Problem to solve — Read through the data and report every line in which the word "hinge" occurs.

Information shown —
___

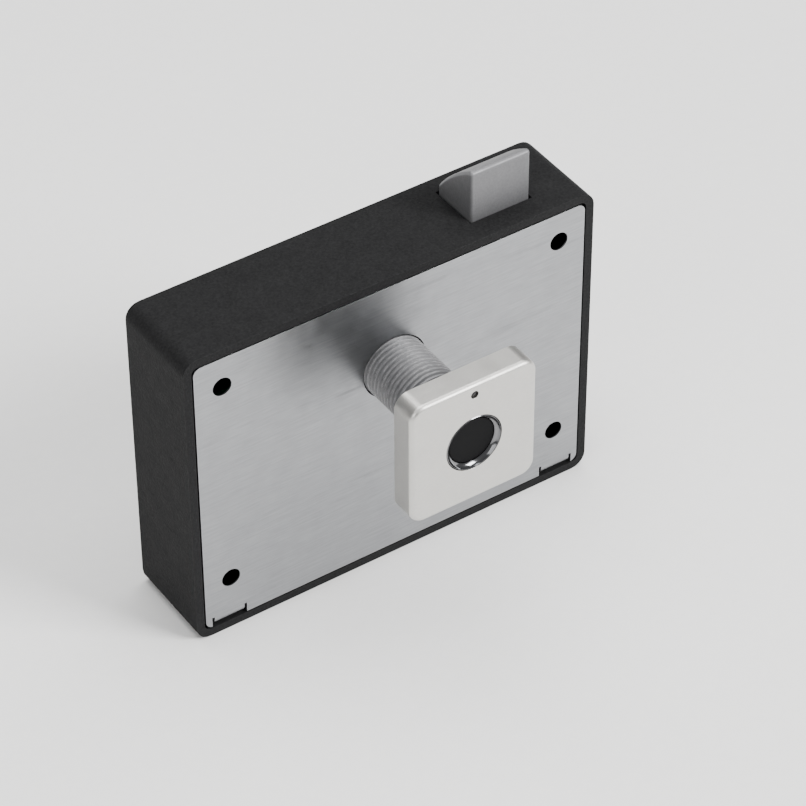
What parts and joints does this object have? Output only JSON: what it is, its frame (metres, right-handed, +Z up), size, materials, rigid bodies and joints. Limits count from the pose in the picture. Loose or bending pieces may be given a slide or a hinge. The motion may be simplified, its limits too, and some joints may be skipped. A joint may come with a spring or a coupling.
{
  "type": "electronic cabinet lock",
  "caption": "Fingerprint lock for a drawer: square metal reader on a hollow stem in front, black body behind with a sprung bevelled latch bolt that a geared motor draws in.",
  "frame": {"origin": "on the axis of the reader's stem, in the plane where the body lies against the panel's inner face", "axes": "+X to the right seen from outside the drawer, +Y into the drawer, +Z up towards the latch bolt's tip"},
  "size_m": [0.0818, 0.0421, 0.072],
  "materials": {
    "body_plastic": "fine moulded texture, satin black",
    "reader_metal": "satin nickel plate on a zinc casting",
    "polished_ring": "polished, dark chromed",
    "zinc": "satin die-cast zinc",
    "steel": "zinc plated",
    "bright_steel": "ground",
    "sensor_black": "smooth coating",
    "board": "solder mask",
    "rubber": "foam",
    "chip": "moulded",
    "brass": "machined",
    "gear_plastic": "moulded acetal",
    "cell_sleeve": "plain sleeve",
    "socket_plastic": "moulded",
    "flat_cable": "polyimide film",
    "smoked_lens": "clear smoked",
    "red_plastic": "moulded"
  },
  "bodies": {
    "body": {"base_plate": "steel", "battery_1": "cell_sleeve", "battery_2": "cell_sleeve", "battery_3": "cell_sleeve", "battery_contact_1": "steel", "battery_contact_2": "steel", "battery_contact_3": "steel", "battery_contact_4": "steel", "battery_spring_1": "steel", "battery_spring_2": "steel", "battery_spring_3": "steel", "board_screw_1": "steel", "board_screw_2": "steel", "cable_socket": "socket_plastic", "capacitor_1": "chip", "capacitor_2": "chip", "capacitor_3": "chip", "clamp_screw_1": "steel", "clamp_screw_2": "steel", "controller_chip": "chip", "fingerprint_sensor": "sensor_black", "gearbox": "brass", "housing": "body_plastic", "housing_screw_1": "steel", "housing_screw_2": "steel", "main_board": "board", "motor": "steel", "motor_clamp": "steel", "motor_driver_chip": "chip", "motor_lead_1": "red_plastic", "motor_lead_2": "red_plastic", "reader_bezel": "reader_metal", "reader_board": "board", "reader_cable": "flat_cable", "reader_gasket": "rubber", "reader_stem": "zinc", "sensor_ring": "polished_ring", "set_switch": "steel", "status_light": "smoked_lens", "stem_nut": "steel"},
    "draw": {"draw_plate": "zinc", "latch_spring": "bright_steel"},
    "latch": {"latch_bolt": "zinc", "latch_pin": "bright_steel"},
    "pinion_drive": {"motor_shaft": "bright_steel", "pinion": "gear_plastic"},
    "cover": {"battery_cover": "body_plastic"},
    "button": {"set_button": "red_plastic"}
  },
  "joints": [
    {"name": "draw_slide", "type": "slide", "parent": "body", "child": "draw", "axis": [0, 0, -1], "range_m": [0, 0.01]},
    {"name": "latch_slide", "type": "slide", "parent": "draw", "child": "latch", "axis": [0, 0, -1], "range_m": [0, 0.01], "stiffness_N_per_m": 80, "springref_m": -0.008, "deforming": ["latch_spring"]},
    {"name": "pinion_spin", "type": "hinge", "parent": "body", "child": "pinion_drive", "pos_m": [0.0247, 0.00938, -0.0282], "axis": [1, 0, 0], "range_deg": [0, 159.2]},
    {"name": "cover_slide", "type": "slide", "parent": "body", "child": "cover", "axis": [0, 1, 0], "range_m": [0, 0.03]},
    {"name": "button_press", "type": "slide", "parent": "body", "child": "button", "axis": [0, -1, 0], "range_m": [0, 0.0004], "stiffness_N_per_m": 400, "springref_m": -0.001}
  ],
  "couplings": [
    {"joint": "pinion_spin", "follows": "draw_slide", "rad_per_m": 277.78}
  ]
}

___

Reply to the exercise —
What parts and joints does this object have? Output only JSON: what it is, its frame (metres, right-handed, +Z up), size, materials, rigid bodies and joints. Limits count from the pose in the picture. Loose or bending pieces may be given a slide or a hinge. The motion may be simplified, its limits too, and some joints may be skipped. A joint may come with a spring or a coupling.
    {"name": "pinion_spin", "type": "hinge", "parent": "body", "child": "pinion_drive", "pos_m": [0.0247, 0.00938, -0.0282], "axis": [1, 0, 0], "range_deg": [0, 159.2]},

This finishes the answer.